As an aside, in Zwozdesky’s defence, given the party’s remaining numbers in the Legislature, the votes accumulated by each party in past elections, and Parliamentary tradition, his ruling yesterday is hard to fault. Anyway, the situation is bound to change again soon enough — although MLA Shayne Saskiw insisted via Tweet yesterday morning that, despite the popular wisdom, it won’t be him who makes the move. I will take him at his word.

As a Wildrose House Leader who had a background in a governing party with overwhelming numbers in the Legislature, Rob Anderson never really “got” the Parliamentary role of the official Opposition.

Opposition MLAs complain that as chair of the Public Accounts Committee — the only committee chaired by a member of the Opposition, and which is supposed to favour the opposition — he ensured the large government caucus got the same amount of time for each member, instead of the previous arrangement in which opposition and government questions alternated.

Kudos to right-wing Sun media columnist Lorne Gunter, for whom I usually have little time, for admitting, albeit rather deep in his column Monday, that “former NDP Leader Grant Notley (father of current NDP leader Rachel Notley), who was a caucus of one, was more effective by himself than most official oppositions we have had.” And, yes, that includes the recent Wildrose opposition.

The NDP? A great opposition, serving Albertans well.

The Alberta Liberals of the past? Ditto — although maybe not so much today with two or three of their best MLAs on the way out and the caucus under Sherman essentially reduced to a group of independents who share office space.
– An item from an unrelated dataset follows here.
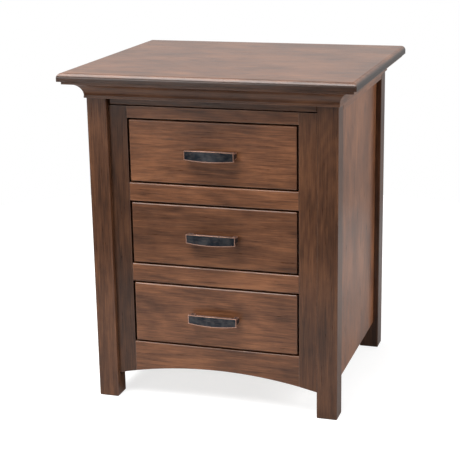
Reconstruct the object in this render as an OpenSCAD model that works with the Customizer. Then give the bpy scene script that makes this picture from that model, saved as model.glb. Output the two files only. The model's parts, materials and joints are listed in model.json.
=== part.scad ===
// Bedside cabinet: four square legs, three inset drawers, and a moulded top
// that slides forward over a shallow hidden compartment.
// Millimetres. +Z is up, the drawers face -Y, and the origin is on the floor
// under the middle of the top board.

/* [Overall] */
// Height of the top surface above the floor
height = 737; // [720:1:760]
// Width of the top board
top_w = 640; // [630:1:660]
// Depth of the top board, front to back
top_d = 550; // [545:1:570]
// Width over the outer faces of the legs
case_w = 548; // [540:1:552]
// Depth over the outer faces of the legs
case_d = 498; // [490:1:500]
// How far the top board stands out in front of the legs
front_overhang = 48; // [46:1:50]

/* [Top] */
// Thickness of the top board
top_t = 18; // [16:0.5:24]
// Radius worked on the upper front and side edges of the top board
top_round = 10; // [6:0.5:12]
// Running clearance between the rim of the case and the top board
top_gap = 1; // [0.5:0.1:2]
// Height of the moulding under the top board
mould_h = 39.5; // [36:0.5:42]
// How far the moulding's upper fillet stands out from the legs
mould_out = 39; // [36:1:42]
// Thickness of the moulding's upper fillet
fillet_t = 6.5; // [5:0.5:8]
// How far the cove reaches out under the fillet
cove_out = 22; // [20:1:26]
// Radius of the cove
cove_r = 28; // [26:0.5:28]
// How far the moulding's lower lip stands out from the legs
lip_out = 4; // [3.5:0.1:5]
// Height of the moulding's lower lip
lip_h = 4.5; // [3:0.5:6]
// Clearance between the moulding and the legs it slides past
mould_gap = 1; // [0.5:0.1:1.5]
// Thickness of the cleats under the top board that carry its runners
cleat_t = 19; // [16:1:22]
// Height of the cleats
cleat_h = 39; // [34:1:40]
// Length of the cleats
cleat_len = 400; // [380:5:410]

/* [Case] */
// Side of the square legs
leg = 45; // [44:0.5:48]
// Thickness of the side panels
panel_t = 19; // [18:0.5:20]
// Depth of the side panels behind the legs, filled at the rim by the side bands
panel_set = 12; // [8:1:19]
// Height above the floor of the side and back panels' lower edge
panel_foot = 64; // [60:1:80]
// Height of the rim round the compartment
rim_h = 53; // [48:1:54]
// Depth of the compartment below the rim, down to its lining
well_h = 54; // [52:1:58]
// Thickness of the compartment floor and of the bottom board
floor_t = 12; // [10:1:14]
// Thickness of the lining on the compartment floor
felt_t = 2; // [1:0.5:3]
// Thickness of the rail behind the compartment
back_rail_t = 22; // [18:1:24]
// Height of the rail behind the compartment
back_rail_h = 76; // [70:1:90]
// Thickness of the back panel
back_t = 6; // [4:0.5:8]
// Depth of the grooves that hold the side panels in the legs
tongue = 8; // [5:1:10]
// Thickness of the tongues in those grooves
tongue_t = 7; // [5:0.5:9]
// Height of the bottom board's top face
bottom_z = 120; // [114:1:124]

/* [Face frame] */
// How far the face frame stands behind the front faces of the legs
frame_set = 12; // [8:1:16]
// Thickness of the face frame and of the drawer fronts
frame_t = 19; // [18:0.5:22]
// Width of the stiles
stile_w = 41; // [38:0.5:44]
// Height of the top edge of the face frame
frame_top = 663; // [660:0.5:663.5]
// Height of the top edge of the upper drawer opening
open_top = 637.5; // [636:0.5:640]
// Height of each drawer opening
open_h = 141.5; // [138:0.5:142]
// Height of the rails between the drawers
rail_h = 40; // [36:0.5:41]
// Height of the arched rail's ends above the floor
arch_end = 54; // [48:1:58]
// Rise of the arch under the bottom rail
arch_rise = 27; // [15:1:35]

/* [Drawers] */
// Number of drawers
drawers = 3; // [3:1:3]
// Gap round each drawer front
front_gap = 4; // [2:0.5:5]
// Thickness of the drawer box sides, front and back
side_t = 12; // [11:0.5:14]
// Height of the drawer boxes
box_h = 110; // [100:1:116]
// Height of the drawer box above the opening's lower edge
box_lift = 12; // [10:1:15]
// Length of the drawer boxes, front to back
box_d = 400; // [380:5:420]
// Thickness of the drawer bottoms
bottom_t = 6; // [4:0.5:8]
// Height of the drawer bottom above the box's lower edge
bottom_up = 10; // [8:1:14]
// Depth of the grooves for the drawer bottom
groove = 6; // [4:0.5:7]
// Number of dovetails at each corner of a drawer box
tails = 4; // [3:1:5]
// Width of a dovetail at its wide end
tail_wide = 19; // [16:0.5:20]
// Width of a dovetail at its shoulder
tail_narrow = 13; // [10:0.5:15]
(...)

But the Wildrose Party as the most effective opposition Alberta’s ever had?

Please! Give us a break! It’s hogwash, pure and simple.

This post also appears on David Climenhaga’s blog, Alberta Diary.

David J. Climenhaga

David J. Climenhaga

David Climenhaga is a journalist and trade union communicator who has worked in senior writing and editing positions with the Globe and Mail and the Calgary Herald. He left journalism after the strike...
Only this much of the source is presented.